# Twitter Style Transfer Parsing

In [2]:
import csv
import json
import re
import os
import ipdb
import string
import nltk
import ipdb
from typing import List
from collections import Counter
from nltk.corpus import stopwords
nltk.download('stopwords')

[nltk_data] Downloading package stopwords to /Users/leviv/nltk_data...
[nltk_data]   Package stopwords is already up-to-date!


True

Remove links and reply tweets from the corpus

In [3]:
# Ignore all Twitter metadata besides text
def tweet_text_only (filename):
    with open(filename) as f:
      data = json.load(f)

    tweets = data['tweets']
    cleaned_tweets = ''
        
    for tweet in tweets:
        tweet = parse_tweet(tweet['full_text'])
        if (len(tweet) > 0):
            cleaned_tweets += (tweet + "\n")
            
    return cleaned_tweets[:-1]

# Parse a single tweet
def parse_tweet (tweet):
    # If the tweet is a reply, don't include it
    if tweet[0] == '@':
        return ''
    
    # Remove links
    tweet = re.sub(r"http\S+", "", tweet)
    
    return tweet.replace("\n", " ")

Output each of the cleaned tweets as a new file

In [5]:
files = ['dril','dalai','elon','trump']

for file in files:
    tweets = tweet_text_only(file + '.json')
    
    # Output a cleaned version of the data
    with open(file + '_clean.txt', 'w') as clean_file:
        clean_file.write(tweets)

In [None]:

def clean_tweets(tweets):
    """
    cleans tweets for a single account and return unique tokens.
    """
    uniqueTokens = set()
    
    # clean tweets
    for tweet in tweets:

        tokens = tweet.lower().strip().split()

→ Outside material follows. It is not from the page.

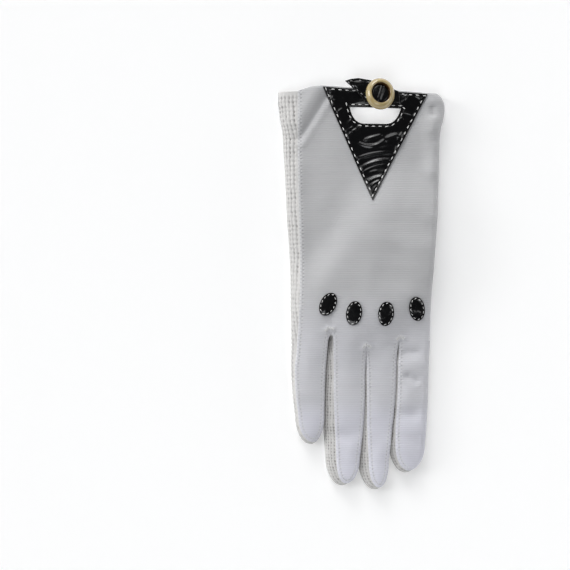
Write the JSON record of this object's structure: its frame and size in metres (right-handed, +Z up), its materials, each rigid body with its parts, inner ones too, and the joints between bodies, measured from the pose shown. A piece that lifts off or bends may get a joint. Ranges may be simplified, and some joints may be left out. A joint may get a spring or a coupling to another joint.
{
  "type": "dress glove",
  "caption": "Wrist length cloth dress glove lying palm down, with a mesh side strip, a patent triangle with a keyhole, a button and knuckle ovals.",
  "frame": {"origin": "middle of the footprint, on the surface that the glove lies on", "axes": "+Y towards the cuff, +X towards the thumb side, +Z up from the palm to the back of the hand"},
  "size_m": [0.0968, 0.2398, 0.0172],
  "materials": {
    "ribbed_cloth": "fine horizontal ribs, matt with a faint sheen",
    "plain_cloth": "smooth stretch knit, matt",
    "eyelet_mesh": "ribbed mesh with small eyelets, matt",
    "black_patent": "glossy patent with fine creases",
    "tan_plastic": "glossy, faintly translucent"
  },
  "bodies": {
    "root": {"back_panel": "ribbed_cloth", "palm_panel": "plain_cloth", "thumb": "plain_cloth", "side_strip": "eyelet_mesh", "fourchette_little_ring": "eyelet_mesh", "fourchette_ring_middle": "eyelet_mesh", "fourchette_middle_index": "eyelet_mesh", "index_side_strip": "eyelet_mesh", "patent_yoke": "black_patent", "strap_tab": "black_patent", "button_ring": "tan_plastic", "button_centre": "black_patent", "knuckle_oval_little": "black_patent", "knuckle_oval_ring": "black_patent", "knuckle_oval_middle": "black_patent", "knuckle_oval_index": "black_patent"}
  },
  "joints": []
}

        # remove punctuation and stopwords
        table = str.maketrans('', '', string.punctuation)
        tokens = [w.translate(table) for w in tokens]

        # filter out non-alphabetic words and stopwords 
        sw = set(stopwords.words('english'))
        tokens = list(filter(lambda x: x.isalpha() and x not in sw, tokens))

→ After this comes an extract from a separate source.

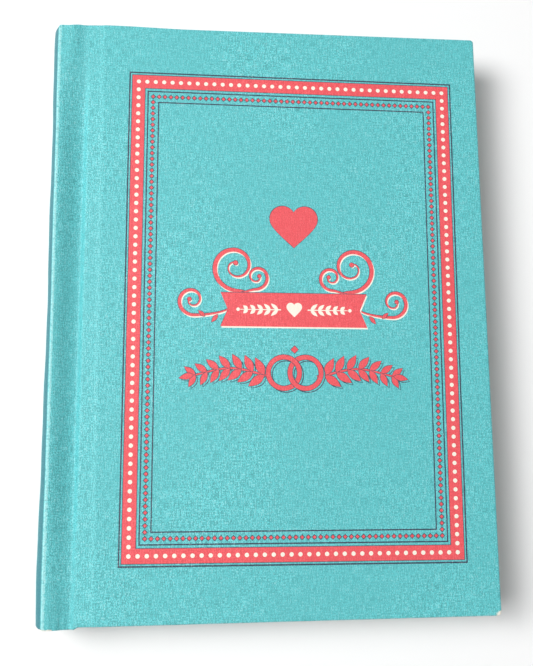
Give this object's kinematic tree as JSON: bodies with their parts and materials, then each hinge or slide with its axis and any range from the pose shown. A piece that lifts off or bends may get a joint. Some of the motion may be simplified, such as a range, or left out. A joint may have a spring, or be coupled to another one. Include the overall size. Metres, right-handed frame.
{
  "type": "wedding guest book",
  "caption": "Hardback wedding guest book with linen-embossed covers, a bordered front, sewn blank pages and covers that open flat on two joints.",
  "frame": {"origin": "middle of the back cover's resting face", "axes": "+X from the spine to the fore edge, +Y from tail to head, +Z from the back cover up to the front cover"},
  "size_m": [0.152, 0.204, 0.019],
  "materials": {
    "covering": "linen-embossed turquoise paper with a satin sheen",
    "board": "grey binder's board",
    "endpaper": "smooth off-white endpaper",
    "page": "uncoated ivory paper",
    "mull": "open starched cotton gauze",
    "lining": "brown kraft paper",
    "thread": "waxed linen thread",
    "band": "ribbed cotton band"
  },
  "bodies": {
    "back_cover": {"back_board": "board", "back_cover_wrap": "covering", "mull_back_wing": "mull", "back_pastedown": "endpaper"},
    "spine": {"spine_board": "board", "spine_wrap": "covering", "spine_lining": "lining", "mull_spine": "mull", "link_stitch_1": "thread", "link_stitch_2": "thread", "link_stitch_3": "thread", "link_stitch_4": "thread", "link_stitch_5": "thread", "link_stitch_6": "thread", "headband": "band", "tailband": "band", "front_joint_wrap": "covering", "back_joint_wrap": "covering"},
    "front_cover": {"front_board": "board", "front_cover_wrap": "covering", "mull_front_wing": "mull", "front_pastedown": "endpaper"},
    "section_1": {"section_1_sheet_1": "page", "section_1_sheet_2": "page", "section_1_sheet_3": "page", "section_1_sheet_4": "page"},
    "section_2": {"section_2_sheet_1": "page", "section_2_sheet_2": "page", "section_2_sheet_3": "page", "section_2_sheet_4": "page"},
    "section_3": {"section_3_sheet_1": "page", "section_3_sheet_2": "page", "section_3_sheet_3": "page", "section_3_sheet_4": "page"},
    "section_4": {"section_4_sheet_1": "page", "section_4_sheet_2": "page", "section_4_sheet_3": "page", "section_4_sheet_4": "page"},
    "section_5": {"section_5_sheet_1": "page", "section_5_sheet_2": "page", "section_5_sheet_3": "page", "section_5_sheet_4": "page"},
    "section_6": {"section_6_sheet_1": "page", "section_6_sheet_2": "page", "section_6_sheet_3": "page", "section_6_sheet_4": "page"},
    "section_7": {"section_7_sheet_1": "page", "section_7_sheet_2": "page", "section_7_sheet_3": "page", "section_7_sheet_4": "page"},
    "section_8": {"section_8_sheet_1": "page", "section_8_sheet_2": "page", "section_8_sheet_3": "page", "section_8_sheet_4": "page"},
    "front_flyleaf": {"front_flyleaf": "endpaper"},
    "back_flyleaf": {"back_flyleaf": "endpaper"}
  },
  "joints": [
    {"name": "back_hinge", "type": "hinge", "parent": "back_cover", "child": "spine", "pos_m": [-0.073, 0, 0.003], "axis": [0, -1, 0], "range_deg": [0, 90], "deforming": ["back_joint_wrap"]},
    {"name": "front_hinge", "type": "hinge", "parent": "spine", "child": "front_cover", "pos_m": [-0.073, 0, 0.016], "axis": [0, -1, 0], "range_deg": [0, 90], "deforming": ["front_joint_wrap"]},
    {"name": "front_flyleaf_turn", "type": "hinge", "parent": "spine", "child": "front_flyleaf", "pos_m": [-0.0724, 0, 0.01537], "axis": [0, -1, 0], "range_deg": [0, 89.1]},
    {"name": "section_1_turn", "type": "hinge", "parent": "spine", "child": "section_1", "pos_m": [-0.0724, 0, 0.01452], "axis": [0, -1, 0], "range_deg": [0, 84.6]},
    {"name": "section_2_turn", "type": "hinge", "parent": "spine", "child": "section_2", "pos_m": [-0.0724, 0, 0.01309], "axis": [0, -1, 0], "range_deg": [0, 79.2]},
    {"name": "section_3_turn", "type": "hinge", "parent": "spine", "child": "section_3", "pos_m": [-0.0724, 0, 0.01165], "axis": [0, -1, 0], "range_deg": [0, 73.8]},
    {"name": "section_4_turn", "type": "hinge", "parent": "spine", "child": "section_4", "pos_m": [-0.0724, 0, 0.01022], "axis": [0, -1, 0], "range_deg": [0, 68.4]},
    {"name": "section_5_turn", "type": "hinge", "parent": "spine", "child": "section_5", "pos_m": [-0.0724, 0, 0.00878], "axis": [0, -1, 0], "range_deg": [-68.4, 0]},
    {"name": "section_6_turn", "type": "hinge", "parent": "spine", "child": "section_6", "pos_m": [-0.0724, 0, 0.00735], "axis": [0, -1, 0], "range_deg": [-73.8, 0]},
    {"name": "section_7_turn", "type": "hinge", "parent": "spine", "child": "section_7", "pos_m": [-0.0724, 0, 0.00591], "axis": [0, -1, 0], "range_deg": [-79.2, 0]},
    {"name": "section_8_turn", "type": "hinge", "parent": "spine", "child": "section_8", "pos_m": [-0.0724, 0, 0.00448], "axis": [0, -1, 0], "range_deg": [-84.6, 0]},
    {"name": "back_flyleaf_turn", "type": "hinge", "parent": "spine", "child": "back_flyleaf", "pos_m": [-0.0724, 0, 0.00364], "axis": [0, -1, 0], "range_deg": [-89.1, 0]}
  ],
  "couplings": [
    {"joint": "front_flyleaf_turn", "follows": "front_hinge", "ratio": 0.99},
    {"joint": "section_1_turn", "follows": "front_hinge", "ratio": 0.94},
    {"joint": "section_2_turn", "follows": "front_hinge", "ratio": 0.88},
    {"joint": "section_3_turn", "follows": "front_hinge", "ratio": 0.82},
    {"joint": "section_4_turn", "follows": "front_hinge", "ratio": 0.76},
    {"joint": "section_5_turn", "follows": "back_hinge", "ratio": -0.76},
    {"joint": "section_6_turn", "follows": "back_hinge", "ratio": -0.82},
    {"joint": "section_7_turn", "follows": "back_hinge", "ratio": -0.88},
    {"joint": "section_8_turn", "follows": "back_hinge", "ratio": -0.94},
    {"joint": "back_flyleaf_turn", "follows": "back_hinge", "ratio": -0.99}
  ]
}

        # filter out short tokens
        tokens = list(filter(lambda x: len(x) > 1, tokens))

        uniqueTokens.update(tokens)
        
    return uniqueTokens

In [None]:
# vocabulary for all twitter accounts

def addDocToVocab(account:str, vocab:Counter):
    """
    Reads tweets for given twitter account,
    cleans the tweets, and adds unique tokens
    to the global vocabulary.
    """
    tweets = tweet_text_only(account)
    tokens = clean_tweets(tweets)
    vocab.update(tokens)
    
def processAccounts(accounts:List):
    """
    Adds tweets in each account to the global vocabulary
    
    :arg accounts:list of account names in the data directory
    """
    vocab = Counter()
    
    for account in accounts:
        tweetFile = f'{account}.json'
        addDocToVocab(tweetFile, vocab)
        
    return vocab

In [None]:
vocab = processAccounts(['dril','dalai','elon','trump'])

In [None]:
print(len(vocab))

# remove words with a frequency less than 2
corpusVocab = [k for k,c in vocab.items() if c >= 2]

print(len(corpusVocab))

# save the vocab
with open('vocab.txt', 'w') as vocabFile:
    corpusVocab = '\n'.join(corpusVocab)
    vocabFile.write(corpusVocab)